Amri menyampaikan, Walhi tidak menolak pembangunan namun hendaknya setiap proyek memerlukan kajian mendalam, apalagi kerusakan hutan di NTB saat ini sudah mencapai 60 persen dari 1,1 juta hektare. Apalagi saat ini berapa proyek strategis nasional di kawasan hutan, seperti ditambah kereta gantung. “Jadi proyek ini untuk kepentingan masyarakat atau investor?”

Balai Taman Nasional Gunung Rinjani mengungkapkan sejak Januari hingga Juli 2022 sampah di Gunung Rinjani mencapai 5,4 ton. Kepala Subagian Tata Usaha BTNGR, Dwi Pangestu mengatakan setiap tahun jumlah sampah ini kian meningkat seiring meningkatnya jumlah pendakian ke Gunung Rinjani.

Sampah yang dibawa turun, lebih banyak didominasi oleh para pendaki hampir 90 persen. Dia menuturkan pihaknya memberi sanksi bagi pendaki yang tidak membawa turun sampahnya akan dikenakan blacklist oleh pihak BTNGR.

Untungnya jumlah sampah yang dibawa turun oleh pendaki mengalami peningkatan, yaitu sebesar 4,4 ton dari jumlah sampah yang dihasilkan. Namun sampah itu juga termasuk dalam kegiatan clean up yang mereka lakukan.
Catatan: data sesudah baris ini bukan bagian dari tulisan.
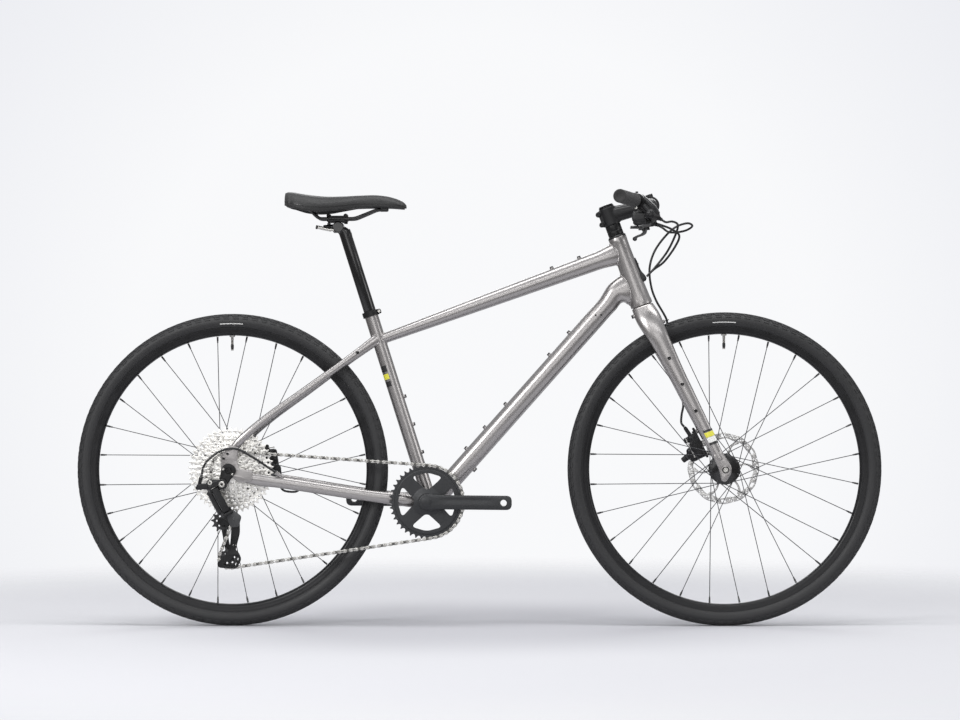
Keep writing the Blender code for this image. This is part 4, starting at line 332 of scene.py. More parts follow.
def slab(outlines, thickness, bevel, matrix=None, steps=1):
    """A flat plate with rounded edges about a frame's first plane, from outlines of (first, second)."""
    curve = bpy.data.curves.new("slab", "CURVE")
    curve.dimensions = "2D"
    curve.fill_mode = "BOTH"
    curve.extrude = thickness / 2 - bevel
    curve.bevel_depth = bevel
    curve.bevel_resolution = steps
    curve.offset = -bevel
    for outline in outlines:
        spline_of_curve = curve.splines.new("POLY")
        spline_of_curve.points.add(len(outline) - 1)
        for point, (first, second) in zip(spline_of_curve.points, outline):
            point.co = (first, second, 0.0, 1.0)
        spline_of_curve.use_cyclic_u = True
    mesh = evaluated(linked("slab", curve))
    bpy.data.curves.remove(curve)
    bm = bmesh.new()
    bm.from_mesh(mesh)
    bmesh.ops.remove_doubles(bm, verts=bm.verts, dist=0.000001)
    made = mesh_of(bm)
    if matrix:
        made.transform(matrix)
    return made


def plate(outlines, y, thickness, bevel=0.0, steps=1):
    """A plate square to Y, from outlines of (x, z)."""
    upright = Matrix.Translation((0.0, y, 0.0)) @ Matrix.Rotation(math.pi / 2, 4, "X")
    return slab(outlines, thickness, bevel, upright, steps)


def merged(meshes):
    """One mesh that holds all of these."""
    bm = bmesh.new()
    for mesh in meshes:
        bm.from_mesh(mesh)
    made = bpy.data.meshes.new("made")
    bm.to_mesh(made)
    bm.free()
    return made


def moved(mesh, matrix):
    """The mesh itself, moved."""
    mesh.transform(matrix)
    return mesh


def copied(mesh, matrix):
    """A moved copy of a mesh."""
    return moved(mesh.copy(), matrix)


def mirrored(mesh):
    """A copy of a mesh on the bicycle's other side."""
    made = copied(mesh, Matrix.Scale(-1.0, 4, (0.0, 1.0, 0.0)))
    made.flip_normals()
    return made


def both_sides(mesh):
    """A left mesh with its copy on the right."""
    return merged([mesh, mirrored(mesh)])


def fused(meshes, voxel, rounds):
    """Overlapping shapes melted into one moulded or forged form, with soft inner corners."""
    return applied(merged(meshes),
                   ("REMESH", {"mode": "VOXEL", "voxel_size": voxel, "adaptivity": 0.0}),
                   ("SMOOTH", {"factor": 0.5, "iterations": rounds}))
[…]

BTNGR juga mengungkapkan sampah Rinjani periode 2017-2020 mencapai 23,6 ton. Itu rata-rata per tahun sekitar 5 ton.

Jumlah sampah yang  tidak dibawa turun mash cukup besar hampir setiap tahun. Pada 7-9 Juli  2001 Agen Tour and Travel Green Rinjani bersama pembuat film asal Prancis, Benjamin Ortega melakukan kegiatan bersih-bersih sampah dan membawa turun sampah sebanyak 1,6 ton yang berserakan di sana.

Sedangkan pada Januari hingga September 2022  terjadi sebanyak 38 kali kegiatan pembersihan di jalur pendakian TNGR terdata sebanyak 606,10 kg total sampah yang berhasil dibawa turun.

Walhi NTB mengusulkan agar regulasi untuk pendakian diperkuat di antaranya melibatkan masyarakat untuk ikut menjaga kelestarian lingkungan. Begitu juga dengan kearifan lokal seperti menghidupkan kembali Piagam Rinjani yang menyertakan Ketua Adat dan Tokoh Agama.

Dalam Piagam Rinjani yang dideklarasikan pada 2005 tersebut ada salah satu poin yang menyatakan bahwa kawasan Rinjani merupakan Tri Karya Atmaja Nira yang diakui dan dihormati sebagai sumber inspirasi, simbol penyatuan dan keharmonisan.